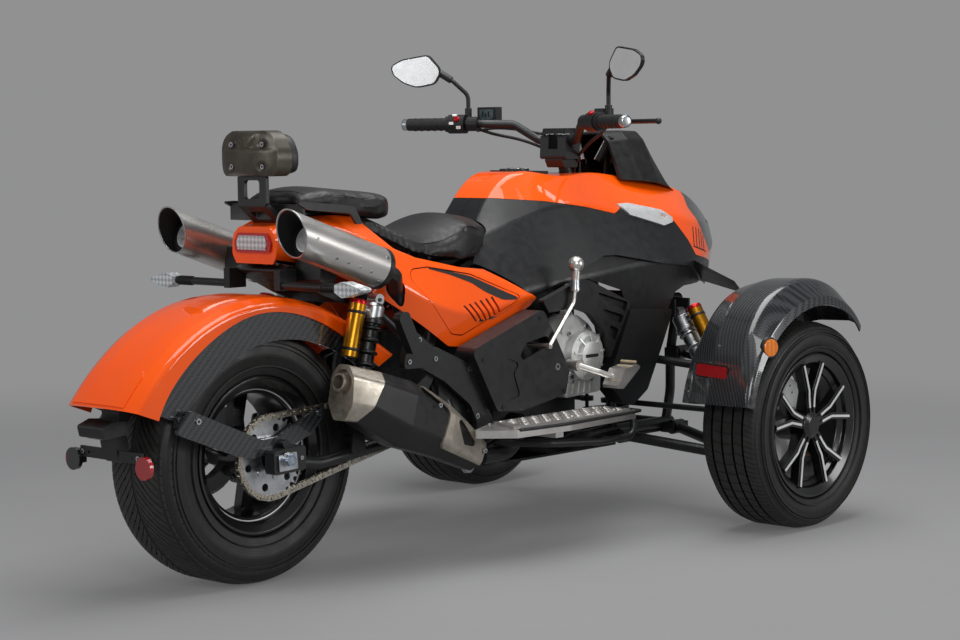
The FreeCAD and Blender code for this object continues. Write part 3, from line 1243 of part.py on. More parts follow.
def engine():
    """Plain block of the engine with its output side set back for the chain."""
    main = block(700, ENGINE_FRONT_X, -150, 150, 262, 560)
    rear = block(560, 705, ENGINE_REAR_Y, 150, 290, 520)
    head = side_plate([(820, 555, 10), (1000, 555, 10), (1010, 640, 20), (850, 640, 20)], -90, 90)
    return joined(main, rear, head).cut([frame_pivot(4), column_bore()])


def crankcase_covers():
    """Cast covers on both sides: a round clutch cover on a flange with bolt ears."""
    y = -150 - FIT
    flange = side_plate([(868, 500, 30), (930, 560, 40), (1000, 520, 60), (1040, 440, 60),
                         (1036, 350, 10), (900, 344, 10), (880, 400, 20)], y - 62, y)
    boss = rod(Vector(962, y, 448), Vector(962, y - 84, 448), 62)
    cap = Part.makeCone(62, 50, 10, Vector(962, y - 84, 448), Vector(0, -1, 0))
    ear = side_plate([(880, 500, 6), (896, 540, 10), (900, 568, 12), (924, 568, 12),
                      (930, 520, 6)], y - 66, y - 48)
    hole = rod(Vector(911, -300, 556), Vector(911, -100, 556), 5)
    rear_boss = rod(Vector(908, y, 398), Vector(908, y - 74, 398), 14)
    spout = rod(Vector(1000, y - 70, 486), Vector(1044, y - 70, 493), 7)
    pipe = rod(Vector(976, y - 92, 420), Vector(976, y - 78, 420), 12)
    return both(joined(flange, boss, cap, ear, rear_boss, spout, pipe).cut(hole))


def engine_side_covers():
    """Moulded covers beside the engine and the plates that carry the pillion footrests."""
    outer = [(520, 495, 16), (608, 343, 14), (700, 336, 60), (858, 362, 10), (872, 420, 20),
             (834, 486, 20), (776, 576, 14), (752, 570, 20)]
    y = -252.0
    shell = side_plate(outer, y, y + 60)
    inner = side_plate([(x * 0.96 + 700 * 0.04, z * 0.95 + 450 * 0.05, c) for x, z, c in outer],
                       y + 5, y + 70)
    window = side_plate([(690, 470, 10), (712, 500, 12), (790, 512, 12), (800, 488, 6),
                         (700, 458, 6)], y - 10, y + 80)
    dish = side_plate([(626, 372, 14), (650, 364, 14), (690, 372, 10), (668, 430, 14),
                       (690, 452, 20), (640, 470, 20), (606, 430, 20)], y - 1, y + 3)
    bolt = rod(Vector(828, y - 5, 432), Vector(828, y + 12, 432), 10)
    pivot = rod(Vector(790, -300, 486), Vector(790, -100, 486), 7 + FIT)
    cover = shell.cut([inner, window, dish, bolt, pivot])
    y = -225.0
    plate = side_plate([(369, 481, 8), (424, 512, 12), (536, 464, 10), (560, 431, 12),
                        (607, 345, 20), (646, 276, 6), (560, 300, 8), (563, 320, 10),
                        (542, 364, 40), (454, 428, 60), (372, 468, 6)], y, y + 14)
    holes = [rod(Vector(x, y - 10, z), Vector(x, y + 30, z), 8) for x, z in ((543, 449), (569, 334))]
    bosses = [rod(Vector(x, y + 12, z), Vector(x, FRAME_PLATE_Y - 7 - FIT, z), 9)
              for x, z in ((484, 440), (530, 396))]
    return both(cover, joined(plate.cut(holes), *bosses).cut(shell))


def footboards():
    """Tread plates on cast frames."""
    tray = top_plate([(452, -316, 8), (560, -262, 10), (968, -262, 10), (984, -300, 8),
                      (972, -384, 14), (700, -404, 60), (520, -392, 14)], 300, 318)
    tread = top_plate([(566, -272, 8), (962, -272, 8), (964, -376, 14), (700, -394, 60),
                       (530, -384, 14)], 318 + FIT, 324)
    rib = block(654, 682, -394, -210, 286, 300)
    studs = [rod(Vector(x, y, 320), Vector(x, y, 327), 4)
             for x in (600, 680, 760, 840, 920) for y in (-296, -352)]
    return both(joined(tray, rib), tread.fuse(studs))


def foot_guards():
    """Bent tube ahead of each footboard and the support under it."""
    guard = tube([Vector(1024, -206, 300), Vector(1024, -330, 300), Vector(1012, -340, 250),
                  Vector(880, -340, 248), Vector(700, -330, 262), Vector(640, -210, 262)], 9, 30)
    return both(guard)


def control_levers():
    """Brake pedal on the right and the gear lever with its ball knob."""
    pad = side_plate([(936, 374, 6), (960, 372, 4), (1028, 421, 6), (1016, 428, 4),
                      (968, 420, 8)], -352, -300)
    arm = tube([Vector(975, -326, 392), Vector(930, -300, 412), Vector(889, -262, 431)], 8, 30)
    hub = rod(Vector(889, -270, 431), Vector(889, -236, 431), 14)
    stem = tube([Vector(787, -262, 488), Vector(878, -262, 587), Vector(884, -262, 630)], 5, 30)
    socket = rod(Vector(883, -262, 620), Vector(887, -262, 664), 11)
    knob = Part.makeSphere(20, Vector(888, -262, 681))
    foot = rod(Vector(790, -262, 486), Vector(790, -190, 486), 7)
    return [joined(pad, arm, hub), joined(stem, socket, knob, foot)]


def pillion_footrests():
    """Folded-up pegs on their brackets."""
    bracket = side_plate([(300, 470, 10), (318, 540, 10), (345, 552, 10), (420, 498, 8), (396, 468, 8)],
                         -244, -225 - FIT)
    peg = side_plate([(263, 596, 12), (296, 606, 12), (338, 524, 8), (312, 500, 8)], -266, -244)
    return both(joined(bracket, peg))


FRAME_PLATE_Y = -SWING_Y - 36        # plates that hold the swingarm pivot


def frame():
    """Welded tubes: lower cradle, backbone, seat rails, arm towers; and the skid plate."""
    low_y, high_y = -118.0, -96.0
    head = on_column(700)
    nose_y = LOWER_IN.y + 38
    lower = tube([Vector(1500, nose_y, 214), Vector(1210, nose_y, 214), Vector(1080, low_y, 220),
                  Vector(620, low_y, 240),
                  Vector(540, low_y - 50, 268), Vector(PIVOT_X, FRAME_PLATE_Y, 330)], TUBE_R, 60)
    pieces = [lower]
    for x in (WHEELBASE - LOWER_SPREAD, WHEELBASE + LOWER_SPREAD):
        upper_x = WHEELBASE + (UPPER_SPREAD if x > WHEELBASE else -UPPER_SPREAD)
        knee_x = x + (16 if x > WHEELBASE else -16)
        pieces.append(tube([Vector(x, nose_y, 214), Vector(knee_x, nose_y - 4, 300),
                            Vector(upper_x, -118, 412), Vector(upper_x - 6, -150, 560)], 13, 60))
        pieces.append(rod(Vector(x, nose_y, 212), Vector(x, 0, 212), 13))
    for inner, spread in ((LOWER_IN, LOWER_SPREAD), (UPPER_IN, UPPER_SPREAD)):
        for way in (-1, 1):
            bush = inner + Vector(spread * way, 0, 0)
            pieces.append(rod(bush - Vector(34, 0, 0), bush + Vector(34, 0, 0), 7))
            for end in (-30, 30):
                lug = bush + Vector(end, 0, 0)
                pieces.append(block(lug.x - 3, lug.x + 3, lug.y - 14, lug.y + 28,
                                    lug.z - 14, lug.z + 14))
            pieces.append(block(bush.x - 33, bush.x + 33, bush.y + 21, bush.y + 28,
                                bush.z - 14, bush.z + 14))
    top = tube([Vector(1440, -150, 558), Vector(1300, -150, 562),
                Vector(head.x, high_y, 700),
                Vector(760, high_y, 700), Vector(560, high_y, 600), Vector(470, -150, 480),
                Vector(PIVOT_X, FRAME_PLATE_Y, 350)], TUBE_R, 80)
    pieces.append(top)
    rail = tube([Vector(640, high_y, 640), Vector(360, high_y, 690), Vector(130, -46, 732)], 11, 80)
    stay = tube([Vector(480, -150, 470), Vector(316, high_y - 10, 620), Vector(290, high_y, 700)],
                11, 60)
    plate = side_plate([(462, 300, 12), (560, 292, 12), (560, 380, 20), (500, 470, 12),
                        (460, 460, 12)], FRAME_PLATE_Y - 7, FRAME_PLATE_Y + 7)
    pieces += [rail, stay, plate]
    pieces.append(rod(REAR_SHOCK[0] - Y_AXIS * 16, REAR_SHOCK[0] + Y_AXIS * 40, SHOCK_BOLT_R))
    pieces.append(rod(FRONT_SHOCK[0] - Vector(30, 0, 0), FRONT_SHOCK[0] + Vector(30, 0, 0),
                      SHOCK_BOLT_R))
    for x in (-30, 30):
        at = FRONT_SHOCK[0] + Vector(x, 0, 0)
        pieces.append(block(at.x - 3, at.x + 3, at.y - 14, at.y + 70, at.z - 10, at.z + 36))
    cross = [rod(Vector(1440, -150, 558), Vector(1440, 150, 558), 13),
             rod(Vector(1330, -150, 561), Vector(1330, 150, 561), 13),
             rod(Vector(head.x, high_y, 700), Vector(head.x, -high_y, 700), 13),
             rod(REAR_SHOCK[0] + Y_AXIS * 28, mirrored_point(REAR_SHOCK[0]) - Y_AXIS * 28, 13),
             rod(Vector(560, high_y, 600), Vector(560, -high_y, 600), 13),
             rod(Vector(700, low_y, 236), Vector(700, -low_y, 236), 13),
             rod(Vector(1060, low_y, 222), Vector(1060, -low_y, 222), 13),
             rod(Vector(960, low_y, 226), Vector(960, -low_y, 226), 13),
             block(690, 716, -60, 60, 236, 262 - FIT), block(946, 974, -60, 60, 226, 262 - FIT)]
    pieces.append(rod(Vector(1024, -200, 298), Vector(1024, low_y, 222), 8))
    pieces.append(block(1014, 1034, -205.7, -196, 290, 310))
    pieces.append(rod(Vector(668, -203, 284), Vector(668, low_y, 238), 8))
    pieces.append(block(655, 681, -209.7, -198, 275, 300))
    pieces.append(rod(Vector(960, -266, 290), Vector(960, low_y, 226), 8))
    pieces.append(block(948, 972, -300, -258, 288, 299.7))
    solid = joined(*cross, *both(*pieces), frame_pivot())
    mounts = [rod(Vector(x, high_y, z), Vector(x, -260, z), 8).common(form(FRONT_FORM, PANEL + FIT))
              for x, z in ((960, 708), (1130, 708))]
    mounts.append(rod(Vector(600, high_y, 647), Vector(600, 0, 647), 11))
    mounts.append(rod(Vector(600, 0, 640), Vector(600, 0, 800), 24).common(form(TAIL_FORM)))
    solid = joined(solid, *both(*mounts))
    skid = top_plate([(760, -150, 30), (1180, -150, 20), (1205, -82, 20), (1500, -82, 30),
                      (1500, 82, 30), (1205, 82, 20), (1180, 150, 20), (760, 150, 30)], 191.7, 197.7)
    head_tube = rod(on_column(820), on_column(640), COLUMN_R + RUN + 8)
    bearings = [rod(on_column(z), on_column(z + 18), COLUMN_R + RUN + 2).cut(
        rod(on_column(z - 20), on_column(z + 40), COLUMN_R + FIT)) for z in (642, 800)]
    return [joined(joined(solid, head_tube).cut(column_bore()), *bearings), skid]


# ---- output -------------------------------------------------------------------------------------
def main():
    front, tail = front_skin(), tail_skin()
    rim, wheel, fender, knuckle_right, link = (front_rim(), front_tyre(), front_fender(), knuckle(),
                                               tie_rod())
    nodes = {
        "frame": frame(),
        "engine": [engine()],
        "crankcase_covers": crankcase_covers(),
        "engine_side_covers": engine_side_covers(),
        "radiator_grilles": radiator_grilles(),
        "leg_fairings": leg_fairings(),
        "side_fairings": side_fairings(front),
        "tank_shell": [tank_shell(front)],
        "filler_panel": [filler_panel()],
        "instrument_hood": instrument_hood(),
        "headlamp": [headlamp()],
        "footboards": footboards(),
        "foot_guards": foot_guards(),
        "control_levers": control_levers(),
        "swingarm": [swingarm()],
        "rear_axle": [rear_axle()],
        "drive_chain": [*chain(), drive_sprocket()],
        "rear_fender": [rear_fender()],
        "fender_skirts": fender_skirts(),
        "plate_bracket": [plate_bracket()],
        "rear_reflectors": rear_reflectors(),
        "shock_absorbers": shock_absorbers(),
        "shock_reservoirs": shock_reservoirs(),
        "suspension_arms": suspension_arms(),
        "muffler_body": [muffler_body()],
        "muffler_trim": muffler_trim(),
        "upper_mufflers": both(upper_muffler()),
        "exhaust_pipes": exhaust_pipes(),
        "tail_cowl": [tail_cowl(tail)],
        "side_panels": side_panels(tail),
        "tail_light": [tail_light()],
        "tail_tray": [tail_tray()],
        "turn_signals": turn_signals(),
        "rider_seat": [rider_seat()],
        "pillion_seat": [pillion_seat()],
        "backrest_pad": [backrest_pad()],
        "backrest_shell": [backrest_shell()],
        "seat_brackets": [seat_brackets()],
        "pillion_footrests": pillion_footrests(),
        "handlebar": [handlebar()],
        "grips": grips(),
        "handlebar_controls": handlebar_controls(),
        "mirrors": mirrors(),
        "mirror_glasses": mirror_glasses(),
        "knuckle_right": [knuckle_right],
        "knuckle_left": [mirrored(knuckle_right)],
        "front_fender_right": [fender],
        "front_fender_left": [mirrored(fender)],
        "tie_rod_right": [link],
        "tie_rod_left": [mirrored(link)],
        "front_tyre_right": [wheel],
        "front_tyre_left": [mirrored(wheel)],
        "front_rim_right": [rim],
        "front_rim_left": [mirrored(rim)],
        "rear_tyre": [rear_tyre()],
        "rear_rim": [rear_rim()],
        "rear_sprocket": [rear_sprocket()],
    }
    os.makedirs("parts", exist_ok=True)
    for name, solids in nodes.items():
        shape = solids[0] if len(solids) == 1 else Part.makeCompound(solids)
        shape.translate(Vector(-MIDDLE_X, 0, 0))
        shape.exportStep("parts/" + name + ".step")


main()
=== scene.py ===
import json
import math

import bmesh
import bpy
from mathutils import Euler, Matrix, Vector
from mathutils.bvhtree import BVHTree


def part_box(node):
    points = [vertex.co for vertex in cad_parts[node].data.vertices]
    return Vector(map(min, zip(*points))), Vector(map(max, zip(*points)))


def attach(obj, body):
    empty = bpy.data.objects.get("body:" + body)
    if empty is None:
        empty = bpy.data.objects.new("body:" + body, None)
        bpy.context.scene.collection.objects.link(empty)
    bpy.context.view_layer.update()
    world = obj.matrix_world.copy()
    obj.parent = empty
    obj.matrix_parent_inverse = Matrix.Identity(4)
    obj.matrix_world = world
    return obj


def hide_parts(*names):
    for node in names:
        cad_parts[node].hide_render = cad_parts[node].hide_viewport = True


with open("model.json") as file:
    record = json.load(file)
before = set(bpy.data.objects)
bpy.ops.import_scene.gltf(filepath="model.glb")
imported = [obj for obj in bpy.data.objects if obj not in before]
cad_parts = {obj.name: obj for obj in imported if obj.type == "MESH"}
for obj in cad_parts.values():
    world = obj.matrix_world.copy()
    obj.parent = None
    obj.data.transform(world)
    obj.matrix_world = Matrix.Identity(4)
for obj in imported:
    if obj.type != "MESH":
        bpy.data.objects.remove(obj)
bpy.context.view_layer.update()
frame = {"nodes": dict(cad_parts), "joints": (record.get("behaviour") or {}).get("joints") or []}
nodes = frame["nodes"]
joints = {joint["name"]: joint for joint in frame["joints"]}
REAR_AXLE = Vector(joints["spin_rear"]["pos_m"])
FRONT_AXLES = {side: Vector(joints[f"spin_front_{side}"]["pos_m"]) for side in ("right", "left")}
X, Y, Z = Vector((1, 0, 0)), Vector((0, 1, 0)), Vector((0, 0, 1))  # forward, left, up
SIDES = (-1, 1)  # right and left, along Y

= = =

Each line from the one holding "shape.translate(Vector(-MIDDLE_X, 0, 0))" to the one holding "bpy.data.objects.remove(obj)", those two included, is to be transcribed exactly, and no other line.

→ **Result for this task**
        shape.translate(Vector(-MIDDLE_X, 0, 0))
        shape.exportStep("parts/" + name + ".step")


main()
=== scene.py ===
import json
import math

import bmesh
import bpy
from mathutils import Euler, Matrix, Vector
from mathutils.bvhtree import BVHTree


def part_box(node):
    points = [vertex.co for vertex in cad_parts[node].data.vertices]
    return Vector(map(min, zip(*points))), Vector(map(max, zip(*points)))


def attach(obj, body):
    empty = bpy.data.objects.get("body:" + body)
    if empty is None:
        empty = bpy.data.objects.new("body:" + body, None)
        bpy.context.scene.collection.objects.link(empty)
    bpy.context.view_layer.update()
    world = obj.matrix_world.copy()
    obj.parent = empty
    obj.matrix_parent_inverse = Matrix.Identity(4)
    obj.matrix_world = world
    return obj


def hide_parts(*names):
    for node in names:
        cad_parts[node].hide_render = cad_parts[node].hide_viewport = True


with open("model.json") as file:
    record = json.load(file)
before = set(bpy.data.objects)
bpy.ops.import_scene.gltf(filepath="model.glb")
imported = [obj for obj in bpy.data.objects if obj not in before]
cad_parts = {obj.name: obj for obj in imported if obj.type == "MESH"}
for obj in cad_parts.values():
    world = obj.matrix_world.copy()
    obj.parent = None
    obj.data.transform(world)
    obj.matrix_world = Matrix.Identity(4)
for obj in imported:
    if obj.type != "MESH":
        bpy.data.objects.remove(obj)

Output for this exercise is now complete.